Psychologists use the Yerkes-Dodson Law to explain the relationship between pressure and performance.

  • For simple tasks (like folding laundry), being watched can actually make you faster (Social Facilitation).

  • For complex tasks (like debugging a race condition), even a small amount of social pressure causes performance to plummet (Social Inhibition).

Because coding is almost exclusively a complex task, having an audience is statistically proven to make you worse at your job. This is the psychology behind frustrating debug sessions; the added pressure turns a logical puzzle into a performance nightmare.

3. The Fear of the Messy Middle

Coding is a non-linear process. We often write bad code just to see if a concept works, intending to clean it up later. When someone watches you, you feel forced to write clean code on the first pass.

This fear of judgment is a major component of developer career anxiety. You worry that if they see you Google how to get length of array, they’ll realize you’re a fraud, even though every senior dev on earth does the same thing.

4. The Violation of the Flow State

Coding requires getting into The Zone. This state of deep immersion is incredibly fragile. A person standing behind you is a physical anchor to the real world, preventing you from fully submerging into the digital logic. It’s a primary reason programmers often favor text-based interactions, as it allows them to control when they exit their mental sandbox.

How to Handle the Over-the-Shoulder Observer

If you can’t escape the audience, try these tactics to reclaim your focus:

  • Narrate Your Thoughts: If you’re being watched (like in a technical interview), talk out loud. This moves the background process of social anxiety into the foreground, actually helping you stay logical.
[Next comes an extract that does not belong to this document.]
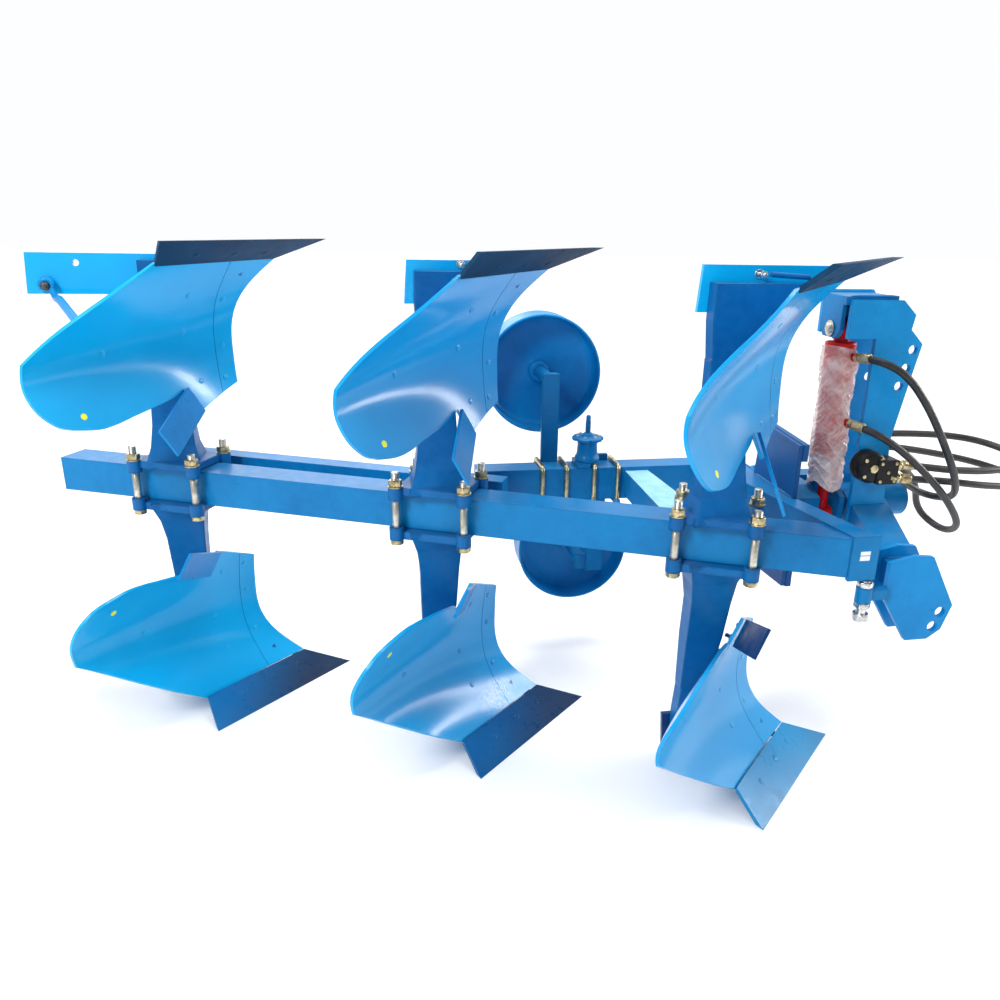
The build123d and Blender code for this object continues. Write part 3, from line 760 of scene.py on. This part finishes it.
TAIL = rounded_tail([(605, 285), (613, 345), (600, 395), (570, 430), (540, 445), (500, 454), (450, 460), (400, 456), (350, 447),
                     (300, 439), (250, 430), (205, 419), (178, 402)])
SEAM_T = 56.0


def densify(poly, step=9.0):
    out = []
    for a, b in zip(poly, poly[1:] + poly[:1]):
        n = max(1, int(math.dist(a, b) / step))
        out += [(a[0] + (b[0] - a[0]) * k / n, a[1] + (b[1] - a[1]) * k / n) for k in range(n)]
    return out


def inside(poly, x, y):
    c = False
    j = len(poly) - 1
    for i in range(len(poly)):
        xi, yi = poly[i]
        xj, yj = poly[j]
        if (yi > y) != (yj > y) and x < (xj - xi) * (y - yi) / (yj - yi) + xi:
            c = not c
        j = i
    return c


def board_pieces():
    """The moldboard and its bolted shin piece as outlines in the chord plane."""
    shin = [(shin_t(z) + 0.3, z) for z in (410, 390, 370, 350, 330, 310, 290, 270, 250, 230, 205, 180, 155, 130, 110, 90, 75, 58)]
    seam = [(SEAM_T, 200.0), (SEAM_T, 372.0)]
    main = [(290, 58.5), (360, 106.5)] + TAIL + [(145, 472), (72, 441.2), (SEAM_T + 1, 434.0), (SEAM_T + 1, 372), (SEAM_T + 1, 200), (SEAM_T + 1, 58.5)]
    strip = [(SEAM_T - 0.6, 58.5), (SEAM_T - 0.6, 200), (SEAM_T - 0.6, 372), (SEAM_T - 0.6, 433.5)] + [(1.0, 411.2)] + shin
    return main, strip


def board_mesh(mesh, outline, tip, upper, step=11.0):
    edge = densify(outline)
    n = len(edge)
    pts = list(edge)
    ts, zs = [p[0] for p in outline], [p[1] for p in outline]
    t = min(ts) + step * 0.5
    row = 0
    shrink = 4.0
    while t < max(ts):
        z = min(zs) + step * (0.5 if row % 2 else 0.0)
        while z < max(zs):
            if inside(outline, t, z) and all(math.dist((t, z), q) > shrink for q in edge):
                pts.append((t, z))
            z += step
        t += step * 0.87
        row += 1
    res = delaunay_2d_cdt([Vector(p) for p in pts], [], [list(range(n))], 1, 1e-5)
    flat, tris = res[0], res[2]
    front, back = [], []
    for q in flat:
        z = min(max(q.y, 57.2), 478.0)
        p, nv = surf(q.x, z)
        front.append(place(p, tip, upper))
        back.append(place(p - nv * (BOARD_T - 0.3), tip, upper))
    k = len(front)
    faces = [tuple(f) for f in tris] + [tuple(i + k for i in reversed(f)) for f in tris]
    count = {}
    for f in tris:
        for a, b in zip(f, list(f[1:]) + [f[0]]):
            count[(a, b)] = count.get((a, b), 0) + 1
    for a, b in list(count):
        if (b, a) not in count:
            faces.append((a, b, b + k, a + k))
    return mesh.add(front + back, faces)


def plough_bolt(mesh, mesh_back, q, nv, tip, upper, r=8.5, back_len=22.0):
    """Flush bolt in the board with its nut behind."""
    p = place(q, tip, upper)
    d = place_dir(nv, upper)
    lathe(mesh, p - d * 0.002, d, [(0, 0.0), (0.0001, r / 1000), (0.0022, r / 1000), (0.0030, r / 1000 * 0.86), (0.0034, r / 1000 * 0.5), (0.0035, 0.0002)], 20)
    b = p - d * (BOARD_T / 1000)
    hexagon(mesh_back, b - d * 0.0085, d, 0.019, 0.0085, 0.4)
    thread(mesh_back, b - d * (back_len / 1000), b - d * 0.008, 0.0058, 0.0018, 0.0008, 12)


# share geometry, local
TIP, WING, SF, SW = np.array([0, 0, 0.0]), np.array([-375, -365, 0.0]), np.array([-150, 0, 57.0]), np.array([-414, -273, 65.0])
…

  • The Screen Share Buffer: If a colleague needs to see something, suggest a screen share over a call rather than standing over your desk. The physical distance helps preserve your mental space.

  • Own the Mess: Explicitly say, “I’m going to write some quick-and-dirty logic here just to test the API, then I’ll refactor it.” Highlighting your process removes the fear of judgment.

The TechGeeks Directive

Respecting a developer’s space isn’t about being anti-social; it’s about protecting the most expensive resource in the room: their focus. If you’re a manager, give your devs the room to fail in private so they can succeed in public.

Does the pressure of an audience make you overthink?

Frequently Asked Questions

Why do programmers lose their ability to code when being watched?

Programmers struggle when being watched due to Social Inhibition. Coding is a complex cognitive task that requires maximum working memory. When an observer is present, the brain hijacks “mental RAM” to process social anxiety and self-consciousness, causing the primary task, writing logic, to slow down or crash.

What is the Yerkes-Dodson Law in software development?

The Yerkes-Dodson Law states that performance increases with physiological arousal only for simple tasks. For complex tasks like debugging or architectural design, even minimal social pressure (like someone standing behind your chair) leads to a steep decline in performance and increased errors.

Why does pair programming feel stressful for some developers?

Pair programming can be stressful because of the “Fear of the Messy Middle.” Developers often write non-linear, “ugly” code during the discovery phase. Having an audience creates pressure to write clean code on the first pass, which triggers impostor syndrome and stifles the natural problem-solving process.

Can being watched actually improve coding speed?

Generally, no. While Social Facilitation can improve speed for repetitive, mundane tasks, it has the opposite effect on complex logic. Because coding requires deep immersion and Flow State, an audience acts as a physical anchor to the real world, preventing the developer from fully submerged into the digital problem.

How can I maintain focus during a live technical interview or code-along?

To mitigate social pressure, you should narrate your thoughts. Moving your internal logic into verbal communication prevents social anxiety from running as a background process. Explicitly stating that you are writing quick-and-dirty code for testing also removes the fear of judgment during the refactoring process.

Why do developers prefer screen sharing over in-person observation?

Developers prefer screen sharing because the physical distance helps preserve their mental sandbox. It reduces the threat response of a physical presence in their personal space, making it easier to control the environment and maintain the focus needed to handle simple tasks they might otherwise overthink.